Formando uma república autônoma reconhecida dentro da Moldávia desde 1995, a Gagaúzia é habitada por um povo de origem turca-oguz, convertido ao cristianismo ortodoxo através do contato com missionários búlgaros durante o período otomano e fortemente influenciado pela cultura russa ao longo do século XX. A fusão dessas influências moldou uma identidade única: gagauzes são simultaneamente turcos, cristãos ortodoxos, russófilos e multilíngues. Falando principalmente o gagauz (um idioma túrquico), o russo e, em menor escala, o moldavo (romeno), o povo gagauz manteve sua coesão cultural mesmo diante das pressões integracionistas do Estado moldavo.
A origem da autonomia gagauz está no contexto do colapso soviético. Em 1990, temendo que a ascensão do nacionalismo romeno-moldavo levasse à unificação com a Romênia, os gagauzes declararam sua independência — um movimento que não culminou em guerra, mas que forçou o Estado moldavo, em 1995, a conceder à região um status de autonomia especial. Este acordo foi, por décadas, a base da estabilidade interna moldava. No entanto, essa estabilidade encontra-se em franco declínio sob a administração da presidente Maia Sandu.
Desde sua chegada ao poder, Sandu tem promovido uma reorientação estratégica da Moldávia em direção ao Ocidente, estreitando laços com a União Europeia e adotando uma retórica cada vez mais hostil à Rússia. Essa guinada ocidental, longe de ser apenas geopolítica, vem acompanhada de transformações internas profundas que têm impacto direto sobre minorias como os gagauzes. A tentativa de consolidar uma identidade nacional moldava-ocidentalizada entra em conflito direto com o ethos cultural gagauz, tradicionalmente conservador, turânico, eslavófilo e avesso às pautas sociais progressistas promovidas por Bruxelas.
Nos últimos anos, denúncias de perseguição política na Gagaúzia têm se multiplicado. Autoridades regionais — incluindo a chefe da república autônoma — foram presas sob acusações de corrupção e conspiração, que muitos observadores locais consideram politicamente motivadas. Partidos gagauzes foram banidos ou severamente restringidos, e em eleições recentes foram relatados episódios de intimidação e restrição de acesso a seções eleitorais na região.
Esse cenário levanta uma questão delicada: até que ponto um Estado plurinacional como a Moldávia pode avançar em seu projeto de integração ocidental sem comprometer a coesão interna? A história mostra que a exclusão de grupos étnicos minoritários, sobretudo em contextos pós-imperiais, tende a gerar movimentos separatistas — e a Gagaúzia começa a trilhar esse caminho.
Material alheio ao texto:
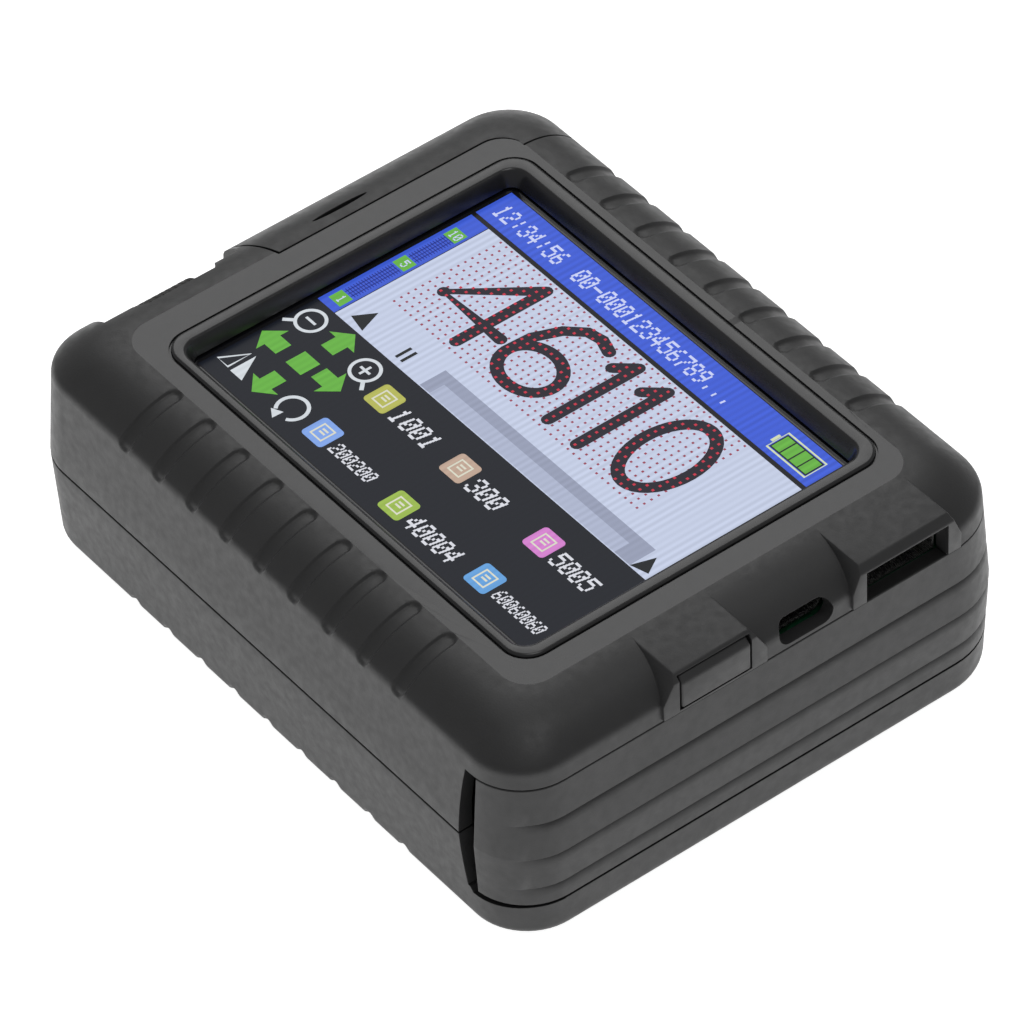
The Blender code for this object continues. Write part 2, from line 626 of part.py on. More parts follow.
def electronics(make):
    board = make.part("main_board", prism(board_outline(), "z", BOARD_TOP - BOARD_THICK, BOARD_TOP), "board")
    for index, (x, y) in enumerate(SHELL_SCREWS):
        make.cut(board, f"column_gap_{index}", rod((x, y, 20.0), (x, y, 33.0), COLUMN_RADIUS + 0.4, 16))
    for index, (x, y) in enumerate(BOARD_SCREWS):
        make.cut(board, f"screw_hole_{index}", rod((x, y, 20.0), (x, y, 33.0), 1.2, 12))
    length, width, height = USB_A_SIZE
    low_z = BOARD_TOP + 0.15
    rear, mouth = USB_A_MOUTH_X - length, USB_A_MOUTH_X
    can_low = (rear, USB_A_Y - width / 2, low_z)
    can = make.part("usb_a_shell", box(can_low, (mouth, USB_A_Y + width / 2, low_z + height)), "steel")
    inner_low = (rear + 0.6, USB_A_Y - width / 2 + 0.35, low_z + 0.35)
    inner_high = (mouth + 1, USB_A_Y + width / 2 - 0.35, low_z + height - 0.35)
    make.cut(can, "usb_a_inside", box(inner_low, inner_high))
    tongue_low = (rear + 0.9, USB_A_Y - 5.6, low_z + 2.9)
    tongue = box(tongue_low, (mouth - 1.6, USB_A_Y + 5.6, low_z + 4.7))
    make.part("usb_a_tongue", tongue, "black")
    length, width, height = USB_C_SIZE
    ring = [(USB_C_Y + y, USB_C_Z + z) for y, z in stadium(width, height)]
    can = make.part("usb_c_shell", prism(ring, "x", USB_C_MOUTH_X - length, USB_C_MOUTH_X), "steel")
    hole = [(USB_C_Y + y, USB_C_Z + z) for y, z in stadium(width - 0.6, height - 0.6)]
    make.cut(can, "usb_c_inside", prism(hole, "x", USB_C_MOUTH_X - length + 0.8, USB_C_MOUTH_X + 1))
    back = USB_C_MOUTH_X - length + 1.1
    tongue = box((back, USB_C_Y - 3.3, USB_C_Z - 0.35), (USB_C_MOUTH_X - 0.9, USB_C_Y + 3.3, USB_C_Z + 0.35))
    make.part("usb_c_tongue", tongue, "black")
    foot_low = (USB_C_MOUTH_X - length, USB_C_Y - 2.5, BOARD_TOP + 0.1)
    foot = box(foot_low, (USB_C_MOUTH_X - 3.0, USB_C_Y + 2.5, USB_C_Z - height / 2 + 0.15))
    make.join(can, "usb_c_foot", foot)
    buzzer = make.part("buzzer", rod((44.2, -29.0, BOARD_TOP + 0.1), (44.2, -29.0, 32.4), 4.2, 24), "black")
    make.cut(buzzer, "sound_hole", rod((44.2, -29.0, 31.6), (44.2, -29.0, 34.0), 0.8, 12))
    for index, (x, y) in enumerate(BOARD_SCREWS):
        screw(make, f"board_screw_{index + 1}", (x, y, BOARD_TOP - BOARD_THICK - GAP), 1.7, 1.1, 0.85, 4.1)
    for index, (x, y) in enumerate(SHELL_SCREWS):
        screw(make, f"shell_screw_{index + 1}", (x, y, 2.9), HEAD_POCKET - 0.3, 1.5, 1.15, 22.8)


def screw(make, name, seat, head_radius, head_depth, radius, length):
    """A pan head screw pointing up, its head's top face at the seat, with a cross recess underneath."""
    x, y, z = seat
    made = make.part(name, rod((x, y, z - head_depth), seat, head_radius * 0.86, 18, head_radius), "steel")
    make.join(made, "shank", rod((x, y, z - 0.3), (x, y, z + length), radius, 12))
    arm, width = head_radius * 0.62, head_radius * 0.2
    for turn in range(2):
        half = (arm, width) if turn == 0 else (width, arm)
        low = (x - half[0], y - half[1], z - head_depth - 1)
        make.cut(made, f"recess_{turn}", box(low, (x + half[0], y + half[1], z - head_depth * 0.4)))


def cartridge(make):
    body = make.part("ink_cartridge", box(CARTRIDGE_LOW, CARTRIDGE_HIGH), "black")
    snout = box((NOZZLE_X + 0.5, SNOUT_Y[0], SNOUT_Z[0]), (CARTRIDGE_LOW[0] + 1, SNOUT_Y[1], SNOUT_Z[1]))
    make.join(body, "snout", snout)
    tab = [(27.0, -9.0), (44.0, -6.0), (46.5, -3.5), (46.5, 3.5), (44.0, 6.0), (27.0, 9.0)]
    middle_z = (CARTRIDGE_LOW[2] + CARTRIDGE_HIGH[2]) / 2
    make.join(body, "pull_tab", prism(tab, "z", middle_z - 1.2, middle_z + 1.2))
    margin = NOZZLE_MARGIN
    plate_low = (NOZZLE_X, SNOUT_Y[0] + margin, SNOUT_Z[0] + margin)
    plate = box(plate_low, (NOZZLE_X + 0.2, SNOUT_Y[1] - margin, SNOUT_Z[1] - margin))
    make.part("nozzle_plate", plate, "gold")
    low_z, high_z = FRAME_FLOOR_Z
    floor = make.part("cartridge_frame", box((-44.6, -36.3, low_z), (47.4, 32.4, high_z)), "black")
    make.join(floor, "near_guide", box((-44.6, -36.3, low_z), (47.4, -35.3, 27.2)))
    make.join(floor, "far_guide", box((-44.6, 31.4, low_z), (47.4, 32.4, 27.2)))
    make.part("battery_pack", box(BATTERY_LOW, BATTERY_HIGH), "blue")
    block = make.part("contact_block", box((-48.4, -4.0, 12.0), (-45.4, 10.0, 25.0)), "black")
    pins = []
    for row in range(3):
        for column in range(6):
            y, z = -2.0 + 2.0 * column, 14.5 + 4.0 * row
            pins.append(rod((-46.0, y, z), (-44.3, y, z), 0.45, 8))
    make.join(block, "spring_pins", merged(pins))
    lead = [(-46.4, 25.3), (-46.4, 27.0), (-43.0, 27.3), (-43.0, 27.5), (-46.6, 27.2), (-46.6, 25.3)]
    make.part("contact_flex", prism(lead, "y", -2.0, 8.0), "amber")


def print_face(make):
    outer = body_rings(inset=INSERT_RECESS, z_low=3.3)
    insert = make.part("print_insert", loft(outer), "black")
    inner = body_rings(inset=INSERT_RECESS + INSERT_THICK)
    make.cut(insert, "insert_inside", loft(inner))
    make.keep(insert, "insert_area", box((-60.0, INSERT_Y[0], 3.3), (INSERT_TOP_X, INSERT_Y[1], HEIGHT)))
    for index, y in enumerate((INSERT_Y[0], INSERT_Y[1] - CHEEK)):
        cheek = box((-50.0, y, 5.0), (-45.4, y + CHEEK, 31.0))
        make.join(insert, f"cheek_{index}", cheek)
    for index, z in enumerate(ROLLER_Z):
        reach = ROLLER_RADIUS + 0.5
        window_low = (-56.0, INSERT_Y[0] + CHEEK + 0.4, z - reach)
        window = box(window_low, (-45.0, INSERT_Y[1] - CHEEK - 0.4, z + reach))
        make.cut(insert, f"roller_window_{index}", window)
        make.cut(insert, f"axle_hole_{index}", rod((ROLLER_X, -40.0, z), (ROLLER_X, 0.0, z), AXLE_HOLE, 16))
    snout_low = (-60.0, SNOUT_Y[0] - GAP, SNOUT_Z[0] - GAP)
    make.cut(insert, "snout_window", box(snout_low, (-40.0, SNOUT_Y[1] + GAP, SNOUT_Z[1] + GAP)))
    tyre_low, tyre_high = INSERT_Y[0] + CHEEK + 0.8, INSERT_Y[1] - CHEEK - 4.2
    for name, z in zip(("idler", "encoder"), ROLLER_Z):
        at = (ROLLER_X, sum(INSERT_Y) / 2, z)
        rubber = rod((ROLLER_X, tyre_low, z), (ROLLER_X, tyre_high, z), ROLLER_RADIUS, 28)
        tyre = make.part(f"{name}_roller", rubber, "rubber", origin=at)
        make.cut(tyre, f"{name}_bore", rod((ROLLER_X, -40.0, z), (ROLLER_X, 0.0, z), AXLE_HOLE, 16))
        axle = rod((ROLLER_X, INSERT_Y[0] + 0.1, z), (ROLLER_X, INSERT_Y[1] - 0.1, z), AXLE_RADIUS, 16)
        make.part(f"{name}_axle", axle, "steel", origin=at)
    z = ROLLER_Z[1]
    ring = rod((ROLLER_X, tyre_high + 0.5, z), (ROLLER_X, tyre_high + 2.7, z), 2.5, 20)
    magnet = make.part("encoder_magnet", ring, "steel", origin=(ROLLER_X, sum(INSERT_Y) / 2, z))
    make.cut(magnet, "magnet_bore", rod((ROLLER_X, -40.0, z), (ROLLER_X, 0.0, z), AXLE_HOLE, 16))
    make.part("encoder_sensor", box((-45.1, tyre_high - 1.0, 29.9), (-44.2, tyre_high + 3.6, 32.3)), "board")


def end_cover(make):
    cover = make.part("end_cover", loft(body_rings()), "shell")
    make.cut(cover, "cover_inside", loft(body_rings(inset=WALL, top_inset=DECK)))
    make.keep(cover, "cover_area", prism(cover_outline(0.0), "z", COVER_LOW_Z, 40.0))


def build():
    clear_scene()
    make = Maker()
    top_shell(make)
    bottom_shell(make)
    door_pieces(make)
    power_button(make)
    screen(make)
    electronics(make)
    cartridge(make)
    print_face(make)
    end_cover(make)


build()
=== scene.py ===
"""Looks of the handheld date code inkjet printer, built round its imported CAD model. Row frame: +Z out of the
screen, +X towards the ports and the door, -X towards the print face. Lengths below are millimetres."""

import math

import bmesh
import bpy
from mathutils import Matrix, Vector


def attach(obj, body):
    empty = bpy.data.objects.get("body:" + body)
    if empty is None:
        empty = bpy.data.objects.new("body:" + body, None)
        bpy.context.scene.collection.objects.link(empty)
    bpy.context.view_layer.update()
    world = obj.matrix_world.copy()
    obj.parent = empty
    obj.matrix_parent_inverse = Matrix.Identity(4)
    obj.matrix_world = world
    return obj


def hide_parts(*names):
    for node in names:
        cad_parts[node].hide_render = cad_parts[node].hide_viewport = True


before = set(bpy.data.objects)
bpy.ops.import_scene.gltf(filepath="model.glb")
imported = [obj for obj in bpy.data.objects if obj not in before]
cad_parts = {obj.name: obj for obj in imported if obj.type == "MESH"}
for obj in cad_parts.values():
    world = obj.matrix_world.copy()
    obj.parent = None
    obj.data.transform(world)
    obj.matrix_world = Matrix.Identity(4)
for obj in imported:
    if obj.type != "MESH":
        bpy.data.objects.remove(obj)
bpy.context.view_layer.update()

MM = 0.001

# Shapes are drawn from the middle of the window; this places them in the row frame.
OFFSET = Vector((-0.75, 2.15, 0.0))

# Housing: rounded rectangles up the height, each grown by a spread from the flat top. The -X and +Y sides
# spread by a smaller share.
TOP_LOW = (-43.2, -34.0)
TOP_HIGH = (43.2, 30.9)
FAR_SHARE_X = 9.1 / 10.6
FAR_SHARE_Y = 9.4 / 10.6
TOP_CORNER = 4.3
WALL_CORNER = 8.8
HINGE_CORNER = 11.0
HEIGHT = 36.5
SHOULDER_RADIUS = 13.5
CREASE_DROP = 4.0
CREASE_SOFT = 0.75
SPLIT_Z = 17.9
SPLIT_SPREAD = 10.6
WALL = 2.0
GAP = 0.3
CORNER_STEPS = 14

# Grip grooves.
GROOVE_X = [-29.37 + 7.34 * index for index in range(9)]
GROOVE_HALF = 1.28
GROOVE_EDGE = 0.42
GROOVE_DEPTH = 0.3
GRIP_END_X = 31.5

# Window, bead and display.
BEAD_CENTRE = (0.45, -0.8)
BEAD_HALF = (38.75, 30.1)
BEAD_CORNER = 3.7
WINDOW_CENTRE = (0.5, -1.1)
GLASS_TOP = 34.0
PANEL_CORNER = (-34.49, 25.08)
PANEL_SIZE = (70.08, 52.56)

# Window recess from the glass up: half sizes, corner radius, height.
WINDOW_RINGS = (
    ((35.9, 27.2), 1.56, 33.0), ((35.9, 27.2), 1.56, 34.3), ((36.62, 28.16), 2.5, 36.4),
    ((36.74, 28.32), 2.6, 36.62), ((36.95, 28.55), 2.8, 36.74), ((37.2, 28.8), 3.0, 36.81),
)

# Door and print face.
DOOR_Z = (9.2, 29.6)
DOOR_END_X = 45.7
DOOR_GROOVES_Z = (12.3, 17.85, 23.65)
HINGE_XY = (44.0, 37.9)
HINGE_BARREL = 2.4
SLOT_X = 43.6
INSERT_Y = (-32.9, -11.3)
ROLLER_X = -48.8
ROLLER_RADIUS = 3.5
ROLLER_Z = {"idler": 7.5, "encoder": 29.0}
COVER_TOP_X = -42.9
SHELL_SCREWS = ((38.0, -39.0), (36.0, 34.7), (-35.0, 34.7), (-39.5, -39.2))

BUTTON_Y = -11.0
USB_A_Y = 20.75
USB_C_Y = 4.35
USB_C_Z = 32.0
USB_C_MOUTH_X = 50.3


# Camera, lights and floor.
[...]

A crescente desilusão com o Estado moldavo tem alimentado sentimentos separatistas e reintegracionistas com a Rússia. A ideia de uma eventual união com Moscou (num cenário pós-SVO), possivelmente acompanhando os destinos da Transnístria, volta a ganhar força entre os gagauzes, à medida que sua autonomia vai sendo desmantelada. Esse cenário fragiliza não apenas a integridade territorial moldava, mas também a própria viabilidade do projeto ocidental na região, que se sustenta na retórica dos direitos humanos e da diversidade, mas falha em garantir esses princípios a minorias como os gagauzes.
Caso a Moldávia prossiga com sua linha atual, ignorando as particularidades culturais e políticas de suas minorias, corre o risco de reproduzir um padrão já visto em outras partes do espaço pós-soviético: o colapso do pacto interétnico e a eclosão de conflitos separatistas. Uma eventual secessão da Gagaúzia, acompanhada de uma reconfiguração territorial mais ampla envolvendo a Transnístria, poderia resultar em um redesenho das fronteiras moldavas e no fim prático de sua existência como Estado multiétnico.
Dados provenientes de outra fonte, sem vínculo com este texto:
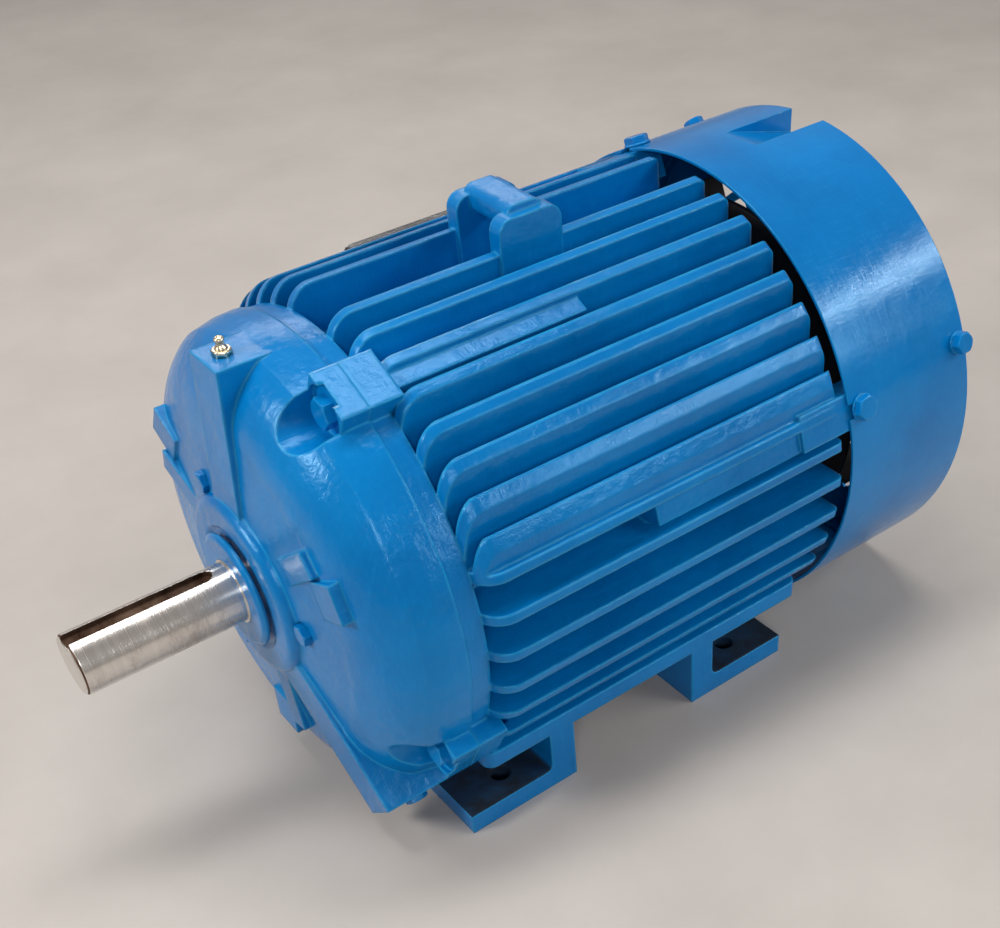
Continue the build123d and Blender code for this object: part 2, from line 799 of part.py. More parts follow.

Paradoxalmente, apenas com a saída dessas regiões — profundamente incompatíveis com o projeto nacional moldavo-romeno atual — é que a Moldávia poderá completar sua integração à Romênia de forma estável, sem gerar impacto negativo em grupos minoritários que não se encaixam na identidade romeno-moldava. Para o Ocidente, isso significaria perder duas zonas de influência russófilas, mas garantir a consolidação de um novo Estado-membro mais coeso e alinhado.
Enquanto isso, na Gagaúzia, cresce o sentimento de que resistir à ocidentalização forçada é uma forma de preservar não apenas a autonomia política, mas a própria identidade. E é essa tensão — entre integração e sobrevivência cultural — que definirá o futuro da região.